Extended to handle code/pipelines/architecture.md:

# --- 0. Collect pipeline-level architecture doc ---
arch_src = pipelines_dir / "architecture.md"
if arch_src.is_file():
    _copy_with_header(arch_src, docs_base / "architecture.md", root)
    collected.append(str(docs_base / "architecture.md"))

No change to how flow-level docs are collected — overview.mdindex.md renaming already works.

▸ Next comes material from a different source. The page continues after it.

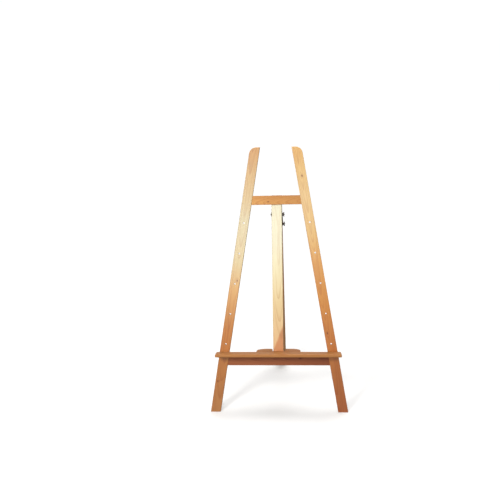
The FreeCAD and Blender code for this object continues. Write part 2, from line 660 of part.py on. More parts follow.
def corner(x, y):
    return lambda e: upright(e) and abs(abs(e.Vertexes[0].Point.x) - x) < 0.01 and abs(e.Vertexes[0].Point.y - y) < 0.01


fillet(b, corner(S.plate_wide / 2, S.plate_back), "Sheet.lobe_outer", "LobeOuter")
fillet(b, corner(S.fork_gap / 2, S.plate_back), "Sheet.lobe_inner", "LobeInner")
fillet(b, corner(S.fork_gap / 2, S.fork_front), "Sheet.fork_root", "ForkRoot")
add_box(b, "400", "100", "30", (-200, -100 - S.ledge_gap, S.plate_step), "Step", cut=True)
fillet(b, lambda e: all(abs(p.Point.z - S.ledge_thick) < 0.01 and p.Point.y > 30 for p in e.Vertexes)
       and len(e.Vertexes) == 2, "2", "TopArris")
sink_holes(b, [(x, y, 0) for x, y, z in TONGUE_SPOTS], (0, 0, 1))
screw_holes(b, [(x, y, -0.5) for x, y, z in BRIDGE_SPOTS], (0, 0, 1), "14.5")
node(b, "plate")
node(screws("tray_screws", TONGUE_SPOTS, (0, 0, 1), "15"), "front")

b = body("tray_bridge")
add_box(b, "Sheet.bridge_long", "Sheet.bridge_thick", "Sheet.bridge_high",
        (-S.bridge_long / 2, S.bridge_front, S.ledge_low - S.bridge_high), "Batten")
fillet(b, lambda e: e.Length > 100 and all(p.Point.z < S.ledge_low - 1 for p in e.Vertexes), "2", "Arris")
sink_holes(b, BRIDGE_SPOTS, (0, 0, 1))
node(b, "front")
node(screws("bridge_screws", BRIDGE_SPOTS, (0, 0, 1), "30"), "front")

# ---------------------------------------------------------------- placements
P_FRONT = Pl(V(0, 0, 0), Rot(XAX, -S.lean_deg))
# stay: turned so that its slot's far end meets the lower bolt
low = P_FRONT.inverse().multVec(P_REAR.multVec(V(0, REAR_MID, -S.rear_pivot_down)))
up = V(0, STRUT_Y + S.strut_thick / 2, S.pivot_up)
STAY_DEG = math.degrees(math.atan2(low.y - up.y, up.z - low.z))
reach = (low - up).Length
print("rear leg deg %.4f  stay deg %.4f  bolt spacing %.3f (slot far %.3f)" % (REAR_DEG, STAY_DEG, reach, S.slot_far))
FRAMES = {
    "front": P_FRONT,
    "bar": P_FRONT.multiply(Pl(V(0, S.bar_recess, 0), Rot())),
    "plate": P_FRONT.multiply(Pl(V(0, 0, S.ledge_low), Rot())),
    "hinge": P_FRONT.multiply(Pl(V(0, PIN_Y, S.pin_up), Rot())),
    "rear": P_REAR,
    "stay": P_FRONT.multiply(Pl(V(STAY_X, up.y, up.z), Rot(XAX, STAY_DEG))),
    "nut_upper": P_FRONT.multiply(Pl(V(NUT_X, up.y, up.z), Rot(XAX, 8))),
    "nut_lower": P_REAR.multiply(Pl(V(NUT_X, REAR_MID, -S.rear_pivot_down), Rot(XAX, -38))),
}
for obj, frame in NODES:
    obj.Placement = FRAMES[frame]
doc.recompute()
box = FreeCAD.BoundBox()
for obj, _ in NODES:
    box.add(obj.Shape.optimalBoundingBox(False))
back = Pl(V(-(box.XMin + box.XMax) / 2, -(box.YMin + box.YMax) / 2, -box.ZMin), Rot())
for obj, frame in NODES:
    obj.Placement = back.multiply(FRAMES[frame])
doc.recompute()

# ---------------------------------------------------------------- checks and output
for obj in doc.Objects:
    if "Invalid" in obj.State or "Error" in obj.State:
        raise RuntimeError("%s did not build: %s" % (obj.Label, obj.State))
for obj, _ in NODES:
    if obj.Shape.isNull() or not obj.Shape.isValid() or not obj.Shape.Solids:
        raise RuntimeError("%s has a bad shape" % obj.Label)
os.makedirs("parts", exist_ok=True)
total = FreeCAD.BoundBox()
for obj, _ in NODES:
    obj.Shape.exportStep("parts/%s.step" % obj.Label)
    total.add(obj.Shape.optimalBoundingBox(False))
    print("%-24s solids %d volume %.1f cm3" % (obj.Label, len(obj.Shape.Solids), obj.Shape.Volume / 1000))
print("box", total)
for k in ("hinge", "stay"):
    print(k, FRAMES[k].Base, back.multiply(FRAMES[k]).Base)
p = back.multiply(P_REAR).multVec(V(0, REAR_MID, -S.rear_pivot_down))
print("lower bolt", p, "nodes", len(NODES))
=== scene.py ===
import json
import math

import bmesh
import bpy
from mathutils import Euler, Matrix, Vector


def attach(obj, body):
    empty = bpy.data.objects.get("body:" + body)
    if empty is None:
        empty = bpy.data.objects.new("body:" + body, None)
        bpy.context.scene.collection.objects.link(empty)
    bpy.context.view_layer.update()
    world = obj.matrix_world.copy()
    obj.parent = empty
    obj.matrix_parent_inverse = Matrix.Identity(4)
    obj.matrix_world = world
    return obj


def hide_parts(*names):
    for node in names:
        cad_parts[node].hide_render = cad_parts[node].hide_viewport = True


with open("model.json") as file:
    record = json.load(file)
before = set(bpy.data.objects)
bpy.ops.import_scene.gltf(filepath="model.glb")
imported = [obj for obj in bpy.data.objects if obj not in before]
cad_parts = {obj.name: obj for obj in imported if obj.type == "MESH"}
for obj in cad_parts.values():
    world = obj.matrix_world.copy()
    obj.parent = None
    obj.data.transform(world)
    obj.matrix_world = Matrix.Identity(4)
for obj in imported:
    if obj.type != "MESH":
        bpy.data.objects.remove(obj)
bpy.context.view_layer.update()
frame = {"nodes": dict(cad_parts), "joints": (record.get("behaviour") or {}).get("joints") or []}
N = frame["nodes"]

LEAN = math.radians(10.0)
REAR = math.radians(19.5851)
SPLAY = math.atan2(410.8 - 131.8, 1700.0)

# ------------------------------------------------------------------ frames
# front frame: x across, w back from the legs' front faces, v up along them, leaned back 10 degrees
R_FRONT = Matrix.Rotation(-LEAN, 3, "X")
R_REAR = Matrix.Rotation(REAR, 3, "X")
Y_FEET = next(j for j in frame["joints"] if j["name"] == "rear_leg_fold")["pos_m"][1] - (
    1390 * math.sin(LEAN) + 64.2 * math.cos(LEAN)) / 1000


def front(x, w, v):
    """A point of the leaned front frame, in millimetres, as a row position in metres."""
    p = R_FRONT @ Vector((x, w, v))
    return Vector((p.x / 1000, p.y / 1000 + Y_FEET, p.z / 1000))


HINGE = front(0, 64.2, 1390)


def rear(x, y, z):
    p = R_REAR @ Vector((x, y, z))
    return Vector((p.x / 1000, p.y / 1000, p.z / 1000)) + HINGE


def lin(r, g, b):
    """sRGB 0-255 to linear."""
    out = []
    for c in (r, g, b):
        c /= 255.0
        out.append(c / 12.92 if c <= 0.04045 else ((c + 0.055) / 1.055) ** 2.4)
    return (*out, 1.0)


# ------------------------------------------------------------------ node helper
class Net:
    def __init__(self, name):
        self.mat = bpy.data.materials.new(name)
        self.mat.use_nodes = True
        self.t = self.mat.node_tree
        self.t.nodes.clear()
        self.out = self.t.nodes.new("ShaderNodeOutputMaterial")
        self.bsdf = self.t.nodes.new("ShaderNodeBsdfPrincipled")
        self.t.links.new(self.bsdf.outputs[0], self.out.inputs[0])

    def node(self, kind, **props):
        n = self.t.nodes.new(kind)
        for k, v in props.items():
            setattr(n, k, v)
        return n

    def put(self, sock, v):
        if isinstance(v, bpy.types.NodeSocket):
            self.t.links.new(v, sock)
        elif v is not None:
            if hasattr(sock.default_value, "__len__"):
                v = tuple(v)
                if len(v) == 3 and len(sock.default_value) == 4:
                    v = (*v, 1.0)
            sock.default_value = v

    def math(self, op, a, b=None, c=None, clamp=False):
        n = self.node("ShaderNodeMath", operation=op, use_clamp=clamp)
        self.put(n.inputs[0], a)
        if b is not None:
            self.put(n.inputs[1], b)
        if c is not None:
            self.put(n.inputs[2], c)
        return n.outputs[0]

    def add(self, a, b): return self.math("ADD", a, b)
    def sub(self, a, b): return self.math("SUBTRACT", a, b)
    def mul(self, a, b): return self.math("MULTIPLY", a, b)
    def maxi(self, a, b): return self.math("MAXIMUM", a, b)

    def vmath(self, op, a, b=None, scale=None):
        n = self.node("ShaderNodeVectorMath", operation=op)
        self.put(n.inputs[0], a)
        if b is not None:
            self.put(n.inputs[1], b)
        if scale is not None:
            self.put(n.inputs["Scale"], scale)
        return n.outputs["Value"] if op in ("LENGTH", "DOT_PRODUCT", "DISTANCE") else n.outputs["Vector"]

    def xyz(self, v):
        n = self.node("ShaderNodeSeparateXYZ")
        self.put(n.inputs[0], v)
        return n.outputs

    def comb(self, x, y, z):
        n = self.node("ShaderNodeCombineXYZ")
        for s, v in zip(n.inputs, (x, y, z)):
            self.put(s, v)
        return n.outputs[0]

    def noise(self, vec, scale=1.0, detail=2.0, rough=0.5, lac=2.0, dist=0.0, dims="3D", w=None):
        n = self.node("ShaderNodeTexNoise", noise_dimensions=dims)
        if dims == "1D":
            self.put(n.inputs["W"], w)
        else:
            self.put(n.inputs["Vector"], vec)
        self.put(n.inputs["Scale"], scale)
        self.put(n.inputs["Detail"], detail)
        self.put(n.inputs["Roughness"], rough)
        self.put(n.inputs["Lacunarity"], lac)
        self.put(n.inputs["Distortion"], dist)
        return n.outputs["Fac"] if "Fac" in n.outputs else n.outputs[0]

    def noise_col(self, vec, scale=1.0, detail=2.0, rough=0.5):
        n = self.node("ShaderNodeTexNoise")
        self.put(n.inputs["Vector"], vec)
        self.put(n.inputs["Scale"], scale)
        self.put(n.inputs["Detail"], detail)
        self.put(n.inputs["Roughness"], rough)
        return n.outputs["Color"]

    def ramp(self, fac, stops, interp="LINEAR"):
        n = self.node("ShaderNodeValToRGB")
        n.color_ramp.interpolation = interp
        el = n.color_ramp.elements
        while len(el) > 1:
            el.remove(el[-1])
        el[0].position = stops[0][0]
        el[0].color = self.rgba(stops[0][1])
        for p, c in stops[1:]:
            e = el.new(p)
            e.color = self.rgba(c)
        self.put(n.inputs[0], fac)
        return n.outputs["Color"]

    @staticmethod
    def rgba(c):
        if isinstance(c, (int, float)):
            return (c, c, c, 1.0)
        return tuple(c) if len(c) == 4 else (*c, 1.0)

    def step(self, v, lo, hi, smooth=True):
        n = self.node("ShaderNodeMapRange")
        n.interpolation_type = "SMOOTHSTEP" if smooth else "LINEAR"
        n.clamp = True
        self.put(n.inputs["Value"], v)
        self.put(n.inputs["From Min"], lo)
        self.put(n.inputs["From Max"], hi)
        self.put(n.inputs["To Min"], 0.0)
        self.put(n.inputs["To Max"], 1.0)
        return n.outputs["Result"]

    def mix(self, fac, a, b, blend="MIX"):
        n = self.node("ShaderNodeMix", data_type="RGBA", blend_type=blend)
        n.clamp_factor = True
        self.put(n.inputs[0], fac)
        self.put(n.inputs[6], a)
        self.put(n.inputs[7], b)
        return n.outputs[2]

    def bump(self, height, strength, distance, normal=None):
        n = self.node("ShaderNodeBump")
        self.put(n.inputs["Strength"], strength)
        self.put(n.inputs["Distance"], distance)
        self.put(n.inputs["Height"], height)
        if normal is not None:
            self.put(n.inputs["Normal"], normal)
        return n.outputs[0]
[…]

Extended to insert architecture.md before per-flow entries:

if (docs_base / "architecture.md").exists():
    flow_navs.insert(0, {"Architecture": "architecture.md"})

Result:

- Pipelines:
  - Architecture: architecture.md
  - preprocess_ieeg:
    - Overview: preprocess_ieeg/index.md
    - Modules: ...

Respect for Existing Content — Summary

Command Target file If exists If missing
pipeio_flow_new docs/overview.md Skip (idempotent) Create from template
pipeio_flow_new docs/index.md Skip (idempotent) Create stub
pipeio_architecture_init code/pipelines/architecture.md Skip (unless --force) Create from registry + cross_flow
pipeio_docs_collect docs/pipelines/architecture.md Overwrite (build artifact) Create from source
pipeio_docs_collect docs/pipelines/{flow}/index.md Overwrite if stale (build artifact) Create stub

Invariant: source files in code/pipelines/ are never overwritten without --force. Build artifacts in docs/pipelines/ are always overwritten (they're gitignored).

Implementation Plan

Step Component Change
1 ontology.md Add Flow Overview and Pipeline Architecture sections documenting the conventions
2 mcp_flow_new Generate docs/overview.md template alongside docs/index.md (idempotent)
3 docs.py + mcp.py + cli.py New architecture_init function + pipeio_architecture_init MCP tool + pipeio docs architecture-init CLI
4 docs_collect Collect code/pipelines/architecture.mddocs/pipelines/architecture.md
5 docs_nav Insert architecture.md at top of pipelines nav
6 mod_doc_refresh Optionally update the mod chain table in overview.md when mods are added/removed

Steps 1–2 are pure convention + scaffold extension. Steps 3–5 add the architecture tool and collection. Step 6 is optional convenience. The convention is valuable even without the tooling — an agent can scaffold the template manually using cross_flow and flow_status output.

Non-Goals

  • Auto-generating narrative content. The purpose, design decisions, and known gaps sections require human or agent judgment. Pipeio provides the template and structural metadata, not the scientific rationale.
  • Enforcing completeness. Empty sections are fine. The template signals what should be documented, not what must be.
  • Versioning architecture docs. The architecture doc is a living document, not a snapshot. Git history provides versioning. No need for dated copies or changelogs.
  • Replacing project-level planning docs. code/pipelines/architecture.md describes the technical data flow. Higher-level planning (milestones, timelines, priorities) stays in docs/plan/ or questio.